Now you might well think that I am referring to Joshua M. Bernstein's article for Imbibe (which you can find here) but you'd be wrong, it was in fact what Ramsgate Brewery had put on the label for Gadds' No. 3 that had caught Will's eye, and indeed it did mine.

This is what it says:
                               'THIS IS FRESH BEER - DRINK IT NOW.
                                Truly fresh beer, delivered direct from the brewery, is beautiful
                                thing and totally unlike the nationally distributed supply-chained
                                charlatans hoping to be tasty. It's for that reason we 'bottle condition'
                                our beer, keeping it fresher, and put only 6 months on our best
                                before date, so you know it hasn't sat on a shelf for months on end.
                                And it's also for that reason we only sell GADDS' No 3 in Kent, so
                                you know it hasn't been carted round the counties before you get it.
                                When it comes to beer... LOCAL is FRESH is TASTY.'

The statement itself is aggressive and self-assured, and up until the penultimate sentence you could be forgiven for thinking it was on the label of a BrewDog beer such is its arrogant tone. But in the same way it's proud. Proud of what it is and proud of where it's from.
"You want some of this?" it challenges, "then you'll have to come and get me!".

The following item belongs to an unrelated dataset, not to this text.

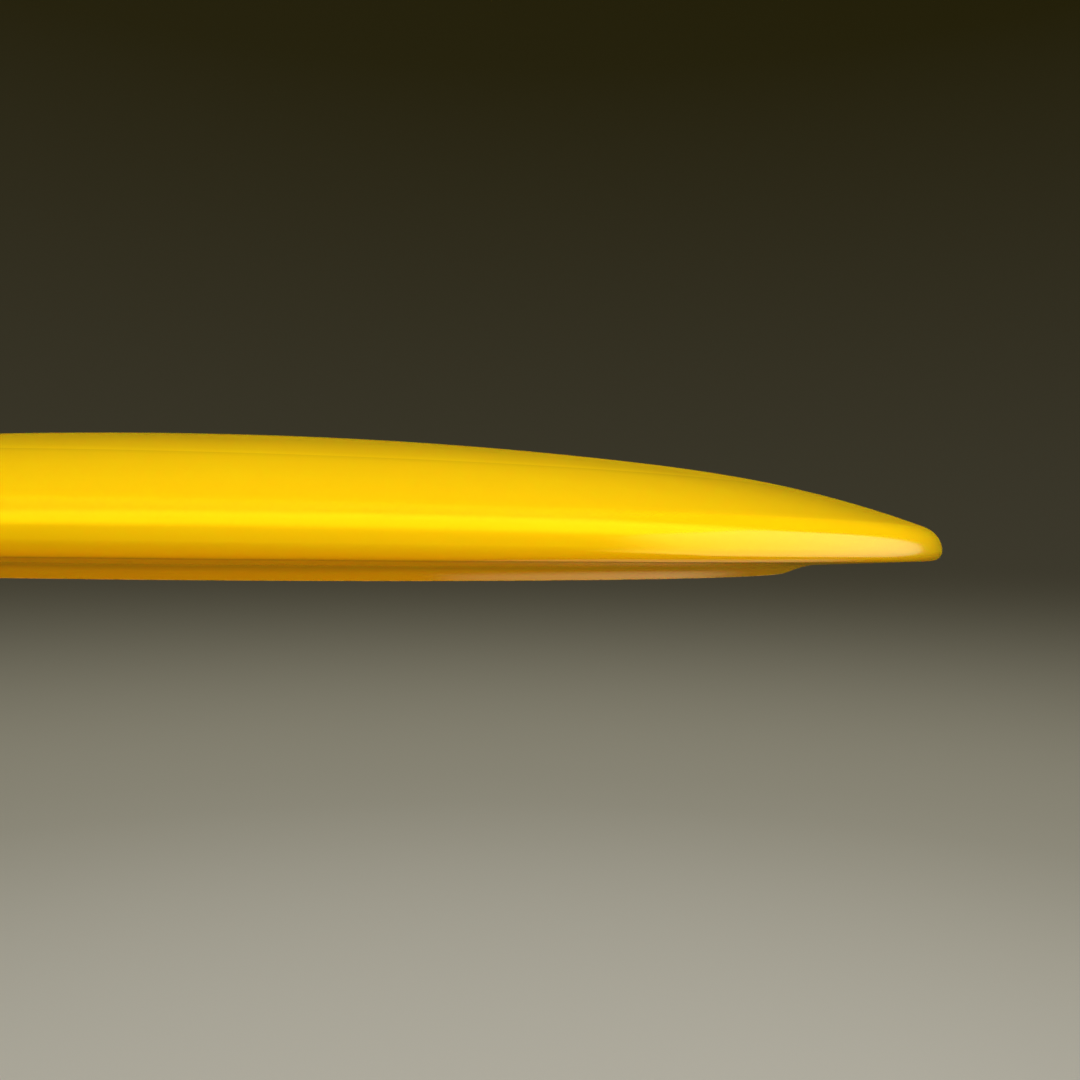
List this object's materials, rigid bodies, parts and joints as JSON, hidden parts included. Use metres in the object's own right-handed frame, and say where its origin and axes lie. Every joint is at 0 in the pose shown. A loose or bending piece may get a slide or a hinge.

Still musing on the connection between my experience in France and that post, I was fortunate enough to be invited to Matt 'Total Ales' Curtis' first foray into public speaking at the Dukes Head in Highgate last week. Entitled "An Introduction To Craft Beer With Matthew Curtis", Matt acquitted himself admirably, leading us with clarity and passion through various beer styles and their histories, encouraging us to make our own tasting notes and share them with each other, ably supported by some of London's finest beer and all brewed within 8 miles of where we were drinking it.

I had joked prior to Matt starting to speak that I would ask him to define craft beer to those present, after all, I reasoned, how could you have an 'Introduction To Craft Beer' without actually stating what craft beer is? What I wasn't expecting was that when I put this to him at the half way point, he said that he already had an answer to that question prepared. As he had already talked about US beer and its evolution I expected him to quote a similarly US size/independent-type definition but he didn't, what he actually said switched that light back on in my brain, squaring the circle that I had been struggling with.

Stupidly I didn't write it down at the time but Matt kindly emailed it to me, taken from his notes. This is what he said, in essence if not verbatim:

                      'Craft beer is beer that is brewed using only the best quality ingredients
                       available and by the most skilled brewers who can straddle the fine line
                       between artisan chef and scientist. Craft beer should not be defined by
                       the size of the brewery but by the quality of what rests in the glass, a
                       summation of hard work and skill. The beers we drank tonight were all
                       local and of the highest quality, and were the embodiment of the spirit
                       of craft beer'  

Experience, read, hear.

Looking at the three things together I had found precisely what I had been looking for. A definition of sorts that worked for me, made sense of what I was feeling. I wasn't looking to examine my relationship with beer, we've always got along rather well thank you, but rather to explore what I really enjoyed most about it in a wider context.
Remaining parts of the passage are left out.